That's bad to throw as a blanket statement. For a moment, picture a perfect world with perfect energy to thrust conversion. Suppose that you have a drive with energy source separate from propellant. You will consume quantity of fuel dM to produce quantity of energy dE, at some constant dE/dM = kc², which is used to accelerate propellant of mass dm. Since we expect really high energy, we need to consider relativistic limit. As such, dp = sqrt(dE²/c²+2 dm dE) = sqrt(k²c² dM² + 2 k c² dm dM)

For convenience, lets also define fraction x = dm/dM, so that dp = c dM sqrt(k² + 2kx). Now, we wish to maximize impulse gain, dp, while minimizing fuel+propellant we've expelled. Which is equivalent to maximizing sqrt(k² + 2kx)/(1 + x).

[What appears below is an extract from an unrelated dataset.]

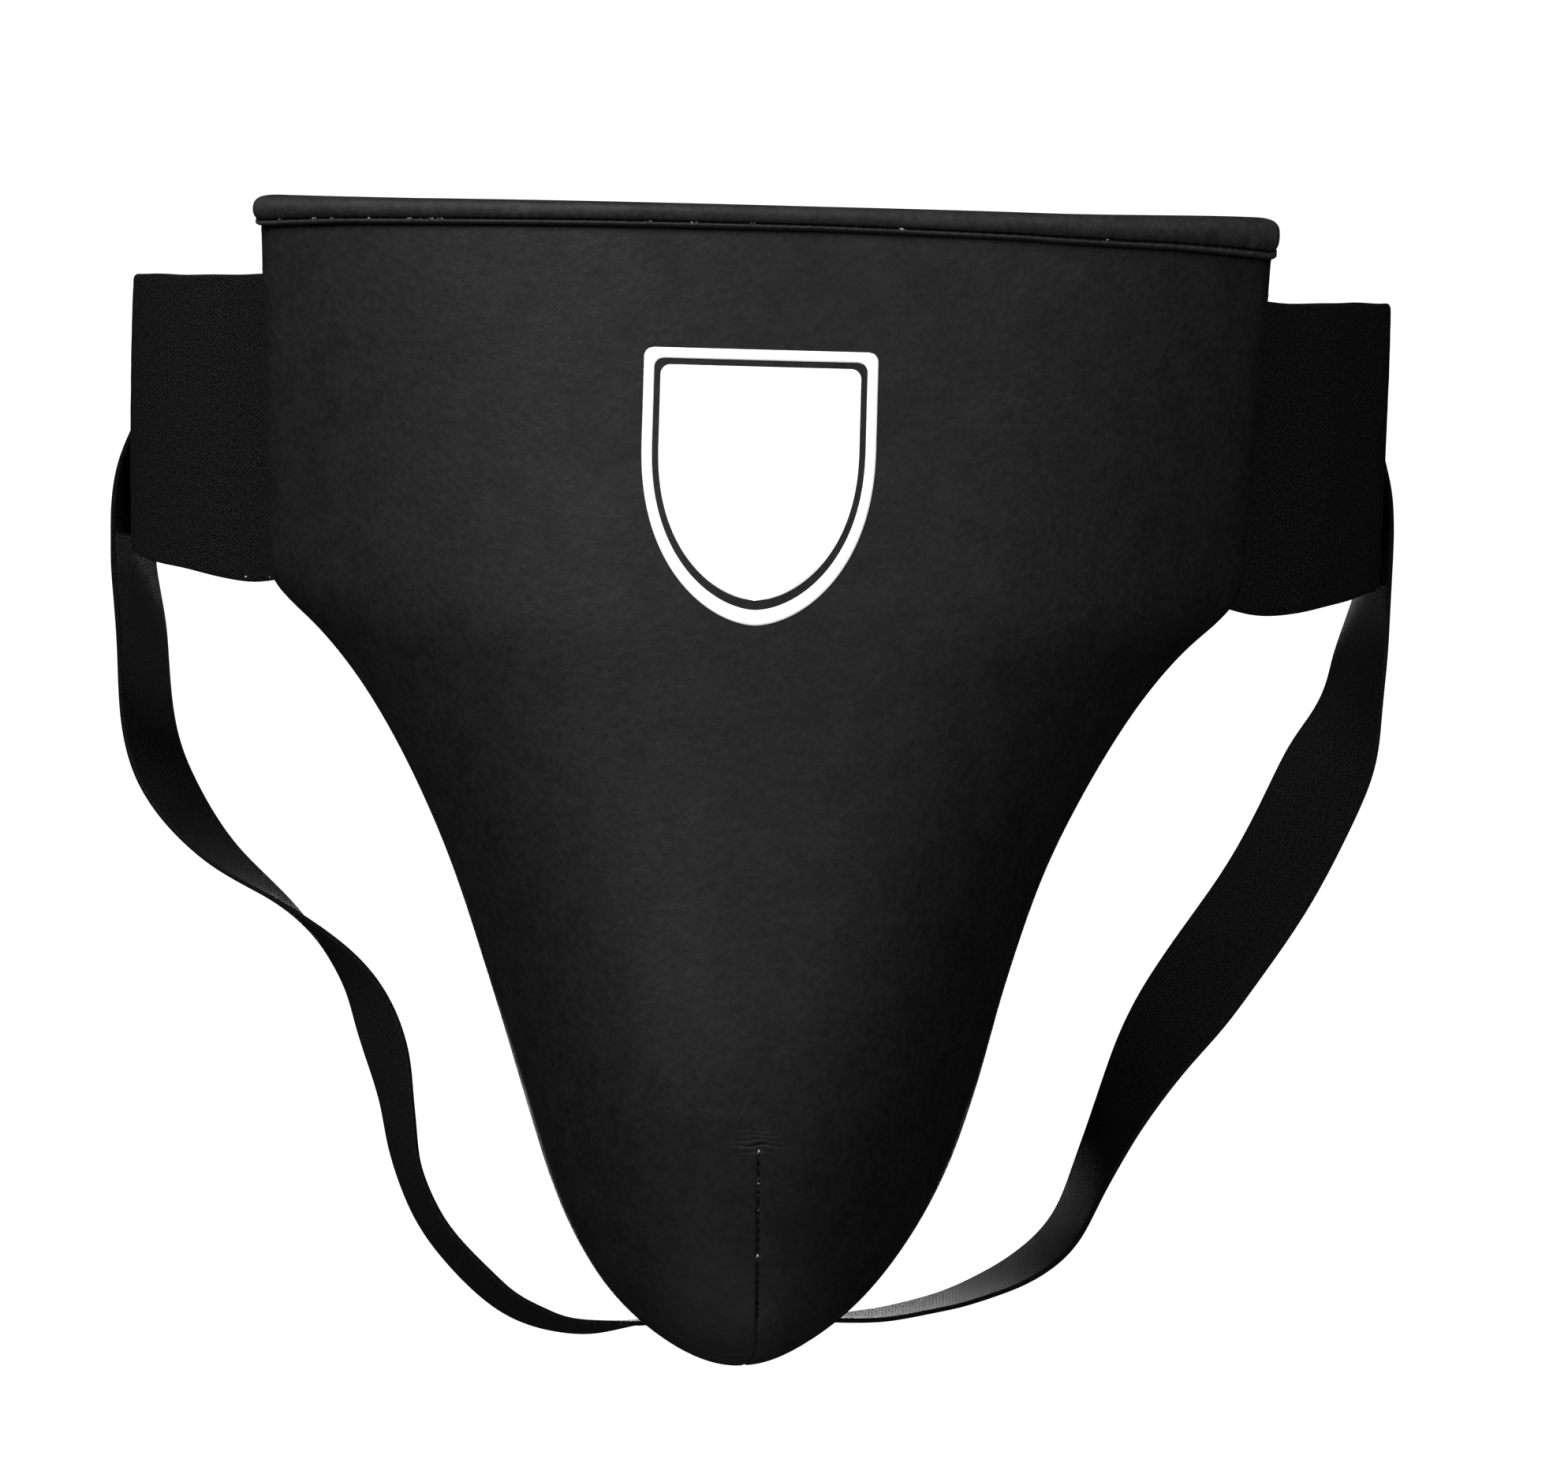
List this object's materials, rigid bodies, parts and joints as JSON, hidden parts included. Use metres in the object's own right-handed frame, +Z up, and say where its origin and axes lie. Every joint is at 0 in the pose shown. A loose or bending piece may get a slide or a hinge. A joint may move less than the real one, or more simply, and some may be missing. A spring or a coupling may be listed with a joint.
{
  "type": "groin protector",
  "caption": "Padded groin and lower-belly guard: a curved shell over a hard cup, worn on a wide elastic waistband with a hook-and-loop closure at the back and elastic leg straps.",
  "frame": {"origin": "centre of the waist loop, half way up the waistband", "axes": "+Z up as worn, -Y towards the wearer's front (the shell's face), +X to the right in a front view"},
  "size_m": [0.3793, 0.2488, 0.3166],
  "materials": {
    "cover_leather": "matte smooth synthetic leather",
    "binding_leather": "satin synthetic leather",
    "foam": "closed-cell foam",
    "cup_plastic": "moulded polypropylene",
    "rubber": "soft rubber",
    "lining_fabric": "brushed knit",
    "wide_elastic": "ribbed woven elastic",
    "strap_elastic": "woven elastic webbing",
    "loop_pile": "loop pile",
    "hook_tape": "hook tape",
    "white_print": "satin screen print",
    "label_fabric": "woven satin tape"
  },
  "bodies": {
    "root": {"outer_cover": "cover_leather", "foam_shell": "foam", "abdominal_pad": "foam", "cup_insert": "cup_plastic", "cup_rim_cushion": "rubber", "inner_lining": "lining_fabric", "top_roll_cover": "binding_leather", "top_roll_core": "foam", "edge_binding_left": "binding_leather", "edge_binding_right": "binding_leather", "emblem_print": "white_print", "care_label": "label_fabric", "side_band_left": "wide_elastic", "side_band_right": "wide_elastic", "band_anchor_patch_left": "binding_leather", "band_anchor_patch_right": "binding_leather", "strap_upper_end_left": "strap_elastic", "strap_upper_end_right": "strap_elastic", "crotch_tab": "binding_leather", "strap_lower_end_left": "strap_elastic", "strap_lower_end_right": "strap_elastic"},
    "left_flap": {"rear_band_left": "wide_elastic", "loop_patch": "loop_pile"},
    "right_flap": {"rear_band_right": "wide_elastic"},
    "closure": {"closure_tab": "wide_elastic", "hook_patch": "hook_tape", "tab_pull_tape": "binding_leather"},
    "left_leg_strap": {"leg_strap_left_webbing": "strap_elastic"},
    "right_leg_strap": {"leg_strap_right_webbing": "strap_elastic"}
  },
  "joints": [
    {"name": "right_flap_open", "type": "hinge", "parent": "root", "child": "right_flap", "pos_m": [0.17167, 0.05874, 0], "axis": [0, 0, -1], "range_deg": [0, 100]},
    {"name": "left_flap_open", "type": "hinge", "parent": "root", "child": "left_flap", "pos_m": [-0.17167, 0.05874, 0], "axis": [0, 0, 1], "range_deg": [0, 45]},
    {"name": "closure_peel", "type": "hinge", "parent": "right_flap", "child": "closure", "pos_m": [-0.005, 0.098, 0], "axis": [0, 0, -1], "range_deg": [0, 110]},
    {"name": "right_leg_strap_swing", "type": "hinge", "parent": "root", "child": "right_leg_strap", "pos_m": [0.181, 0.03043, -0.044], "axis": [0.5766, 0.3021, 0.7591], "range_deg": [-20, 20]},
    {"name": "left_leg_strap_swing", "type": "hinge", "parent": "root", "child": "left_leg_strap", "pos_m": [-0.186, 0.03305, -0.044], "axis": [-0.5824, 0.3052, 0.7534], "range_deg": [-20, 20]}
  ],
  "couplings": [
    {"joint": "left_flap_open", "follows": "right_flap_open", "ratio": 0.45}
  ]
}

This function has very interesting behavior. For "low" values of k, such as we see with nuclear reactions (k ~ 0.01), this function has a maximum at just bellow x = 1. (Wolfram Alpha Plot) Which means that the amount of propellant you should bring should be equal to the amount of fuel on board. (This assumes you'll be ditching spent fuel as you go along, by the way, so that the ratio stays constant.) So an Orion drive should have a damper roughly equal to the mass of the bomb.

This behavior starts to change as fraction of energy gets closer to 1. At k = 0.5, you should already bring significantly less propellant (Wolfram Alpha Plot), but things only really get interesting when you get to k = 1, which is the case for matter-antimatter drive or a black hole drive. Here, with total conversion of fuel to energy, you get optimum at x = 0. In other words, you shouldn't bring any propellant at all and use radiation to propel yourself. (Wolfram Alpha Plot)

So it's not that radiation is useless for thrust. It can be absolutely the perfect propellant. But its efficiency depends on your conversion ratio, and photon drives only make sense when conversion ratio is damn near 1.

Interesting. So, you're saying an Orion pulse drive with matter-antimatter bombs are better off without a propellant slab than with?

If so, how would that affect the drive design?